- _WHAT YOU SHOULD DO_: Quote exactly the lines from the line containing "for name, rows" to the line containing "cad_parts[obj.name] = obj", both lines included, please, and nothing more.

- _RECORD EXTRACTS_:
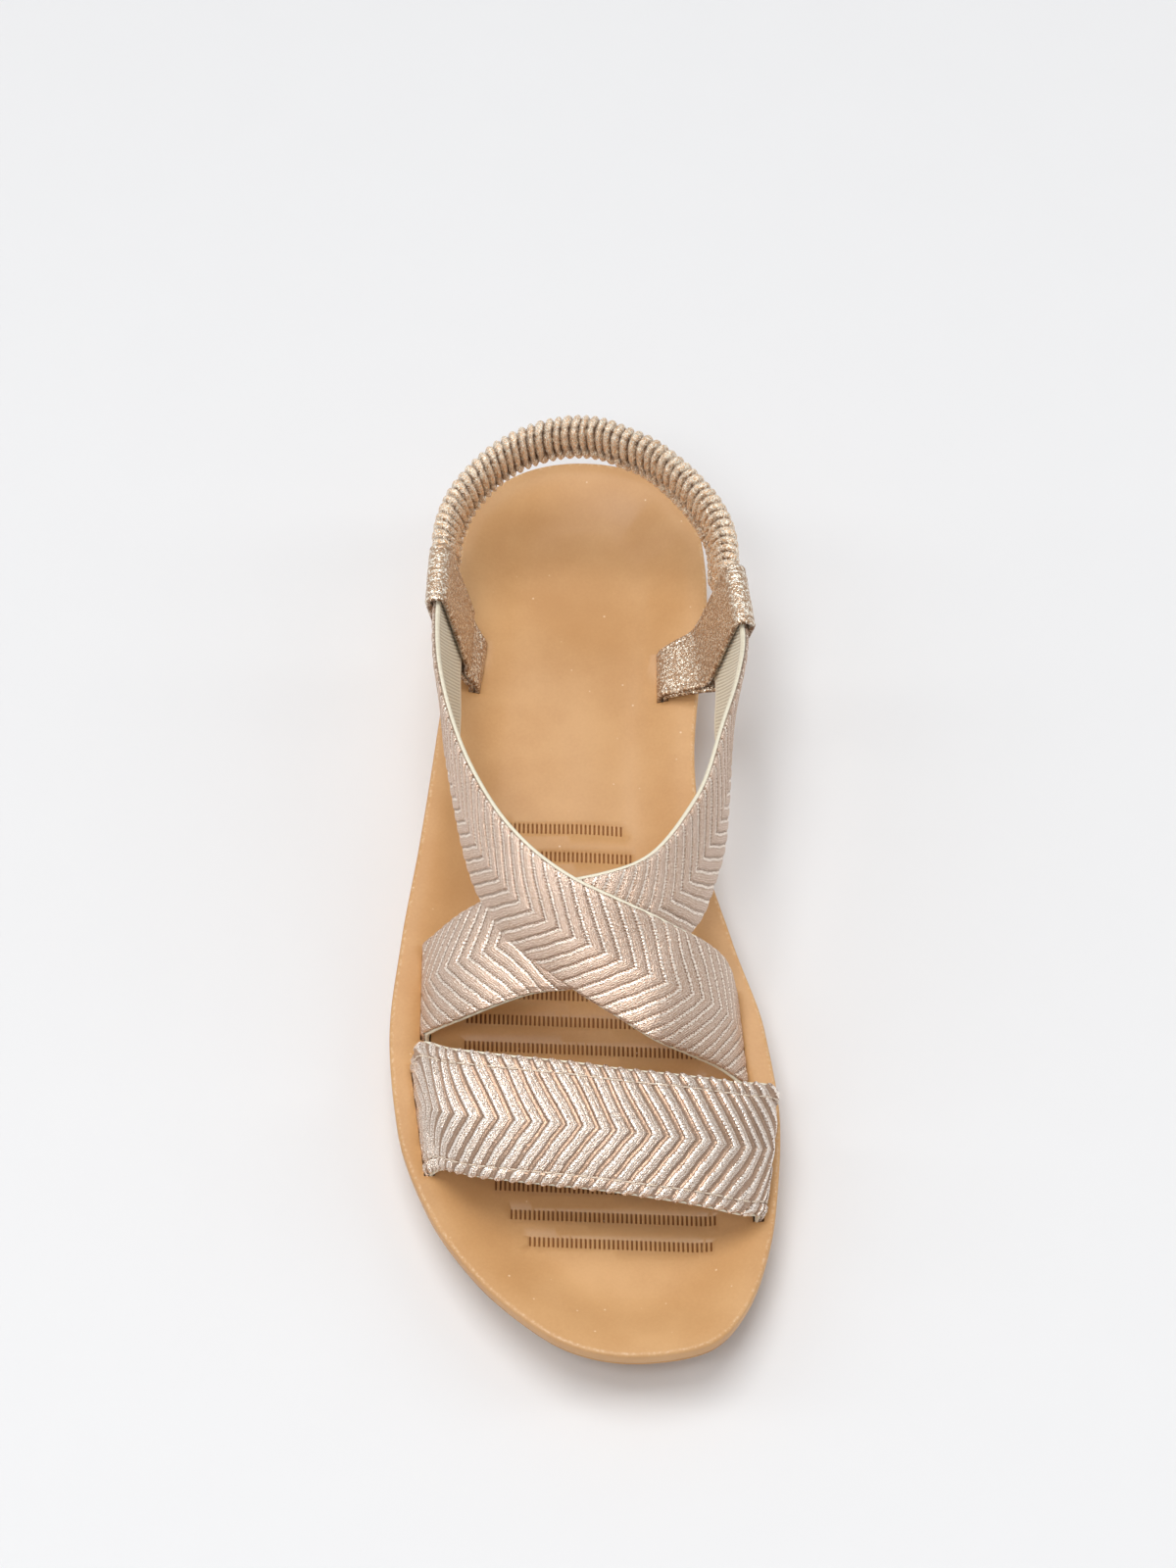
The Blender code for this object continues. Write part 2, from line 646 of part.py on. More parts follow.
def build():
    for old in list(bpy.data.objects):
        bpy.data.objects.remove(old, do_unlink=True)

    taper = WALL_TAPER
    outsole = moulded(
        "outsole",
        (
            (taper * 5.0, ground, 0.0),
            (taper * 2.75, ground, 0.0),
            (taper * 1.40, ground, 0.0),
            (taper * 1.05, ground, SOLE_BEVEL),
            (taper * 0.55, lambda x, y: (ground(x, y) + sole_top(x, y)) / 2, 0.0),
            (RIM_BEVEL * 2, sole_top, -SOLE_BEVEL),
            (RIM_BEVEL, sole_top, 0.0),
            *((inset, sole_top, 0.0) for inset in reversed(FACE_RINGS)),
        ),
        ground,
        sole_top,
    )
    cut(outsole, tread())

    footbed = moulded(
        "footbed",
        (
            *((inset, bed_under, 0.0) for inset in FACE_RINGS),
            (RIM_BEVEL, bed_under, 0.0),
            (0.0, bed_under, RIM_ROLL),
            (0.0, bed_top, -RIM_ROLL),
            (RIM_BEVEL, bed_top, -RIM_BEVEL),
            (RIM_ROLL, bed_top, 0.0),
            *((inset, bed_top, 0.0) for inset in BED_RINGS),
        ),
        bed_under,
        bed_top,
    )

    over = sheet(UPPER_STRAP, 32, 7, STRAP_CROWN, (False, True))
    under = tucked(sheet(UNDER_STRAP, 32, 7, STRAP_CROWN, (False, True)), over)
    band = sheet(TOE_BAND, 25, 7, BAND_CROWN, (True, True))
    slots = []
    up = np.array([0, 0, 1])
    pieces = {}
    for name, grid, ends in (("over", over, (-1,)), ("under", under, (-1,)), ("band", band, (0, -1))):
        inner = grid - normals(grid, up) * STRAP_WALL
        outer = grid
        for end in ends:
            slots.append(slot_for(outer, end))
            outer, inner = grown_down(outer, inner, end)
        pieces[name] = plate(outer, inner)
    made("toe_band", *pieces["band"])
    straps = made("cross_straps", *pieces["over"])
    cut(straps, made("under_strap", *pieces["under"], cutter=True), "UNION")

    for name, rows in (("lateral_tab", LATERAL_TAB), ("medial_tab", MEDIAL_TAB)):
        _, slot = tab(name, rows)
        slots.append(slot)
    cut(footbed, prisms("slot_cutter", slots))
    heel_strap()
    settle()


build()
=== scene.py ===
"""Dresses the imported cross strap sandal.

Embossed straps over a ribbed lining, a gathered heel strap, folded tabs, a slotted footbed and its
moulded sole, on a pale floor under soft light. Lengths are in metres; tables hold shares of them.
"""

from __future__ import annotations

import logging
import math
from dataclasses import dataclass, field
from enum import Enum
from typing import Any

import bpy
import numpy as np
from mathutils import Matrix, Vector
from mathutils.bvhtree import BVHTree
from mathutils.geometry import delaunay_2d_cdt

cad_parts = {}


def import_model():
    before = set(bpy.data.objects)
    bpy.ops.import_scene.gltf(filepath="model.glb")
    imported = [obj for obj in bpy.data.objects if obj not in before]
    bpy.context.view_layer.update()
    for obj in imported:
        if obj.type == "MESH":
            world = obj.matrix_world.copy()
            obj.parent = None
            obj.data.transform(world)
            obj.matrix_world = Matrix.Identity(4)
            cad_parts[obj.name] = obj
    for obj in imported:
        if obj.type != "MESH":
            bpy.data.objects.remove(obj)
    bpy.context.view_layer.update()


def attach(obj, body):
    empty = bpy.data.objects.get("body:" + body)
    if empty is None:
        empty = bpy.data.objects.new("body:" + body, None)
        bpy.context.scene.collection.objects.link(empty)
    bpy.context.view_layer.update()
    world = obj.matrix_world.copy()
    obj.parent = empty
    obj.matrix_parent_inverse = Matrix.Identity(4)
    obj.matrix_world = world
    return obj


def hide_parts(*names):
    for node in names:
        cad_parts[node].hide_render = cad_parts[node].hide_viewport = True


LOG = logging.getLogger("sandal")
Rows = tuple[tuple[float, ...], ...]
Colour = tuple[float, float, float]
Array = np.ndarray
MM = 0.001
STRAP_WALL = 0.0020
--
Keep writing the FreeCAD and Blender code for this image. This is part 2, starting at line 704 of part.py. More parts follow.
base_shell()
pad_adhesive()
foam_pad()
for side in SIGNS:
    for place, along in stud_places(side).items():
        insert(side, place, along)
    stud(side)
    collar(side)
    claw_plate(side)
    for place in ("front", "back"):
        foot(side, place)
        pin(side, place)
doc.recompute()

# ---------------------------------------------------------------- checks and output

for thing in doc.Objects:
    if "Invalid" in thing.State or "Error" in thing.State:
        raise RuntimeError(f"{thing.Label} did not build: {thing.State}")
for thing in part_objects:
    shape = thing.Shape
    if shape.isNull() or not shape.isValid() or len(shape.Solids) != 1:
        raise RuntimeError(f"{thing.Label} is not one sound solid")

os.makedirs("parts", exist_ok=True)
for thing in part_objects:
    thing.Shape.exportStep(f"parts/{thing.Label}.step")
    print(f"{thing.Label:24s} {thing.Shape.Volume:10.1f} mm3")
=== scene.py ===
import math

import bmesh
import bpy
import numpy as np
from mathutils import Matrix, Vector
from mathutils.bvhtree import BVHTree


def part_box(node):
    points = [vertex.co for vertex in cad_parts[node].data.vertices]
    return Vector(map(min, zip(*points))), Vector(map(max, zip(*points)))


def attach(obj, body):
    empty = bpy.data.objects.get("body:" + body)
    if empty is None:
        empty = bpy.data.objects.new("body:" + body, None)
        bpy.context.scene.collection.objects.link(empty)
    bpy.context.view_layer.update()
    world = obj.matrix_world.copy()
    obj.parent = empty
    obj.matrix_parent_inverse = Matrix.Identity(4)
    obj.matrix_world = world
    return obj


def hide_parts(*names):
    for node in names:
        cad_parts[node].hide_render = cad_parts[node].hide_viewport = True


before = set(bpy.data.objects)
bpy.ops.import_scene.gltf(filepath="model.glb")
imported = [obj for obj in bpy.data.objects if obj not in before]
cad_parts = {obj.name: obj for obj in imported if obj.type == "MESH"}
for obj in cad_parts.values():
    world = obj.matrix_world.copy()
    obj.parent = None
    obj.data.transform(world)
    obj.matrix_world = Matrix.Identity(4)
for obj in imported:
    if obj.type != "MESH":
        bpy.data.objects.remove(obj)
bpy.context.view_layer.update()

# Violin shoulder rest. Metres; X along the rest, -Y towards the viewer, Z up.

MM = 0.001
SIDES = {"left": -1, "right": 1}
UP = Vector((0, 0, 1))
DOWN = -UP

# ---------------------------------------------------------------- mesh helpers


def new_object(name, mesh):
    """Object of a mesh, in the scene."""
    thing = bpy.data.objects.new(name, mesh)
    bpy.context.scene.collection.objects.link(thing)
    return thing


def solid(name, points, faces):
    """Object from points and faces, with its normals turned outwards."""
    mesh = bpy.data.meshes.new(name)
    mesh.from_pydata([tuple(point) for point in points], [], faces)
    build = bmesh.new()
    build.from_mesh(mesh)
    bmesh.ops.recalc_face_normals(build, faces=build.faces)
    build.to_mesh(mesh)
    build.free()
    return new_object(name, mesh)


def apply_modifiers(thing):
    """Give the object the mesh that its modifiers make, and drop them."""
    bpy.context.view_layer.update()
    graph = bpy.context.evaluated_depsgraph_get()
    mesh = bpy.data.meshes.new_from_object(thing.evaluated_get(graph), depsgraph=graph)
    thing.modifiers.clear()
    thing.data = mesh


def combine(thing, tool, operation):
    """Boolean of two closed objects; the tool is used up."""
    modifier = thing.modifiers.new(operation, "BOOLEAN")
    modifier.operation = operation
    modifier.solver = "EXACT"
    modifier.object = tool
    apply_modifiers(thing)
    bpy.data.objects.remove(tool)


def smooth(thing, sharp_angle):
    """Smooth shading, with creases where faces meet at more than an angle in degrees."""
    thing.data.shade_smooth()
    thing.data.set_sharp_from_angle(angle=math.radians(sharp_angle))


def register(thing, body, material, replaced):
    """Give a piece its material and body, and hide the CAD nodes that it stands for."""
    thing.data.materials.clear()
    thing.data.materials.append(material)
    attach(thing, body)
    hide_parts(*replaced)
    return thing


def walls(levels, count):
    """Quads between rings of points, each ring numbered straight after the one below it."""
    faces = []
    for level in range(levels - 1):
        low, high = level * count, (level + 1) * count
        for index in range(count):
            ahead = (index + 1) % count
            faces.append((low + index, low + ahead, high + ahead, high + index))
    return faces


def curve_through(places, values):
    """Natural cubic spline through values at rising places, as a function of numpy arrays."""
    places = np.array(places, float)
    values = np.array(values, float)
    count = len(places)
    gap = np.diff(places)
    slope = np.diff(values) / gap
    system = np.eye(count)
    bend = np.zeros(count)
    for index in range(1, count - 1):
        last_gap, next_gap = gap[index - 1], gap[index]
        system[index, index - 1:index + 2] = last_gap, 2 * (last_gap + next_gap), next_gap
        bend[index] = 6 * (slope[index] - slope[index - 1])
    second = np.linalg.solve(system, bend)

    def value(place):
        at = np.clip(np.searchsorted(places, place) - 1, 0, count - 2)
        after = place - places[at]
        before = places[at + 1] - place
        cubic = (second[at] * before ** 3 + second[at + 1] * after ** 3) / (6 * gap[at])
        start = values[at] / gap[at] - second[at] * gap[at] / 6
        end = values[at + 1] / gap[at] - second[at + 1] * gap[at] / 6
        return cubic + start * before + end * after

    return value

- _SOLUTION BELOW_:
    for name, rows in (("lateral_tab", LATERAL_TAB), ("medial_tab", MEDIAL_TAB)):
        _, slot = tab(name, rows)
        slots.append(slot)
    cut(footbed, prisms("slot_cutter", slots))
    heel_strap()
    settle()


build()
=== scene.py ===
"""Dresses the imported cross strap sandal.

Embossed straps over a ribbed lining, a gathered heel strap, folded tabs, a slotted footbed and its
moulded sole, on a pale floor under soft light. Lengths are in metres; tables hold shares of them.
"""

from __future__ import annotations

import logging
import math
from dataclasses import dataclass, field
from enum import Enum
from typing import Any

import bpy
import numpy as np
from mathutils import Matrix, Vector
from mathutils.bvhtree import BVHTree
from mathutils.geometry import delaunay_2d_cdt

cad_parts = {}


def import_model():
    before = set(bpy.data.objects)
    bpy.ops.import_scene.gltf(filepath="model.glb")
    imported = [obj for obj in bpy.data.objects if obj not in before]
    bpy.context.view_layer.update()
    for obj in imported:
        if obj.type == "MESH":
            world = obj.matrix_world.copy()
            obj.parent = None
            obj.data.transform(world)
            obj.matrix_world = Matrix.Identity(4)
            cad_parts[obj.name] = obj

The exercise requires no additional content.